Sometimes fires are pretty small and can be put out pretty easily. In other cases, it’s a raging, wild beast that will take multiple firefighters, if not whole departments, to tame. In many cases, it need not have turned into a raging inferno, but it did.

Between fake news, biased news, and no news, the media has come under fire recently like never before. Unfortunately, much of it is deserved. As someone who’s been a practicing journalist for 30 years, here are what I see as some of the big problems today.

* News today is too instantaneous. While it’s possible to get a story “out there” much faster than I would have ever dreamed possible decades ago, today’s breakneck media pace often isn’t a good thing. Ryan Holiday, a media columnist and author of Ego is the Enemy, puts it this way: “You cannot have your news instantly and have it done well. You cannot have your news reduced to 140 characters or less without losing large parts of it.”

Let me read that sentence again. “You cannot have your news instantly and have it done well.” News takes time to gather, check facts, proofread, and have an editor look it over for grammar and context.

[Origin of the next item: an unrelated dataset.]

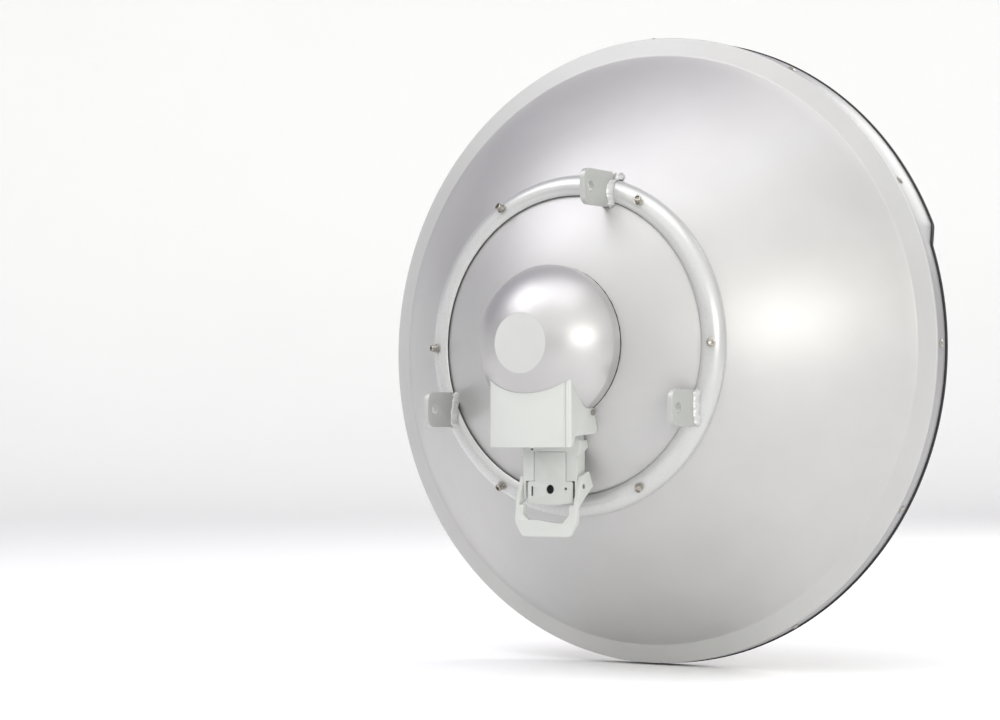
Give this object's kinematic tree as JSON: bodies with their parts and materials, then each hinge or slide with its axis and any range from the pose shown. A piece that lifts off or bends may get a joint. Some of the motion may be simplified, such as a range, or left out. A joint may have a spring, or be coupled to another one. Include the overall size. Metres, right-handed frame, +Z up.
{
  "type": "outdoor wireless bridge",
  "caption": "Parabolic dish radio with a hooded rim, flat radome, eared mounting ring, domed hub and a neck whose port bay has a sliding door and a bail handle.",
  "frame": {"origin": "on the dish axis, in the plane of the three ear holes that the dish hangs on", "axes": "+Y along the dish axis towards the hub, -Y towards the radome and the far station, +Z up, +X to the left as seen from behind"},
  "size_m": [0.654, 0.2885, 0.654],
  "materials": {
    "dish_paint": "satin pearl silver powder coat",
    "band_paint": "satin grey powder coat",
    "edge_rubber": "matte black rubber extrusion",
    "stainless": "plain stainless fasteners",
    "radome_plastic": "matte warm off-white sheet",
    "ring_paint": "glossy pale silver paint",
    "ear_paint": "satin pale grey paint",
    "hub_paint": "satin silver paint",
    "bare_aluminium": "machined aluminium",
    "circuit_board": "solder resist green",
    "shield_metal": "tinned steel shield",
    "feed_plastic": "moulded dielectric",
    "white_plastic": "fine-textured off-white moulding",
    "button_rubber": "soft black button"
  },
  "bodies": {
    "dish": {"reflector_dish": "dish_paint", "rim_band": "band_paint", "rim_edge_trim": "edge_rubber", "radome_gasket": "edge_rubber", "hub_gasket": "edge_rubber", "rim_rivet_01": "stainless", "rim_rivet_02": "stainless", "rim_rivet_03": "stainless", "rim_rivet_04": "stainless", "rim_rivet_05": "stainless", "rim_rivet_06": "stainless", "rim_rivet_07": "stainless", "rim_rivet_08": "stainless", "rim_rivet_09": "stainless", "rim_rivet_10": "stainless", "rim_rivet_11": "stainless", "rim_rivet_12": "stainless", "radome": "radome_plastic", "mounting_ring": "ring_paint", "ring_screw_1": "stainless", "ring_screw_2": "stainless", "ring_screw_3": "stainless", "ring_screw_4": "stainless", "ring_screw_5": "stainless", "ring_screw_6": "stainless", "ear_left": "ear_paint", "ear_right": "ear_paint", "ear_top": "ear_paint", "hub_housing": "hub_paint", "hub_plate": "bare_aluminium", "feed_tube": "bare_aluminium", "feed_transition": "bare_aluminium", "feed_collar": "bare_aluminium", "sub_reflector": "bare_aluminium", "board_post_1": "bare_aluminium", "board_post_2": "bare_aluminium", "board_post_3": "bare_aluminium", "hub_screw_1": "stainless", "hub_screw_2": "stainless", "hub_screw_3": "stainless", "hub_screw_4": "stainless", "radio_board": "circuit_board", "board_shield": "shield_metal", "ethernet_jack": "shield_metal", "feed_cone": "feed_plastic", "neck_housing": "white_plastic", "port_panel": "white_plastic", "port_bay": "white_plastic", "neck_screw_left": "stainless", "neck_screw_right": "stainless", "handle_pin_left": "stainless", "handle_pin_right": "stainless"},
    "door": {"cable_door": "white_plastic"},
    "handle": {"release_handle": "white_plastic"},
    "reset": {"reset_button": "button_rubber"}
  },
  "joints": [
    {"name": "handle_pivot", "type": "hinge", "parent": "dish", "child": "handle", "pos_m": [0, -0.004, -0.138], "axis": [1, 0, 0], "range_deg": [0, 100]},
    {"name": "door_slide", "type": "slide", "parent": "dish", "child": "door", "axis": [0, 0, -1], "range_m": [0, 0.011]},
    {"name": "reset_press", "type": "slide", "parent": "dish", "child": "reset", "axis": [0, 0, 1], "range_m": [0, 0.001], "stiffness_N_per_m": 600, "springref_m": -0.0008}
  ]
}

But in today’s mad rush to fill the numerous news channels and electronic outlets, it’s more like write first, post first, and don’t worry about “that other stuff” (too messy, takes time you know). Besides, who remembers the ramifications of a story that was inaccurate or misleading? The people who were affected by it, that’s who…. But that’s “okay,” in the wild rush for a new scoop, who’s going to take the time to set the story straight, right?

* News today is far too biased. Even the most nonchalant reader has become aware that the majority of today’s media outlets are far too left leaning. This was something some friends of mine pointed out to me 20 years ago, when I was still working as a newspaper reporter. Naturally, I defended my profession and said they were full of hogwash. Today, the problem has only gotten worse, much worse, I dare say.

But it wasn’t always like that. In my day, an editor or J-school professor would not have accepted a story that didn’t have two sides to it. If you were talking to a Democratic candidate and you didn’t get the Republican’s point of view you didn’t have a story. Period. If you were under a really tight deadline, you “might” get away with saying something to the effect that…. “John Smith, Republican candidate for …. office, was not available for comment.” In that way, readers knew that you were at least trying to get a balanced story.

But purposely not seeking anyone else’s opinion was just that in the day, an op-ed piece, and not a news story. A heavily one-sided story would have gotten you a failing grade in a journalism class 30 years ago. I don’t know what they teach today. I shudder to think.

* Today’s journalists aren’t trusted. I’m not sure what the profession can do to get back the respect that used to come with being a reporter. Not that you didn’t louse up a story from time to time! Of course I did! It was embarrassing, humbling, but you said you were sorry, tried to learn from your mistake, and moved on.

And when a source told you something was off the record, you kept it that way because the information you got later on by honoring that request, even though you wanted to use the statement – boy, did you! – ended up being an even better treasure trove of info than the one nugget you wanted to use. The point is, you kept your word, and so while you may have gotten something wrong in a story from time to time, you were TRUSTED.

“In my opinion, the current state of journalism is a dumpster fire,” states Jim Rossi, writer, entrepreneur, and LinkedIn campus editor for UC Berkeley.

What’s being done to dump some water on this blaze? Nowhere near enough, I’m afraid.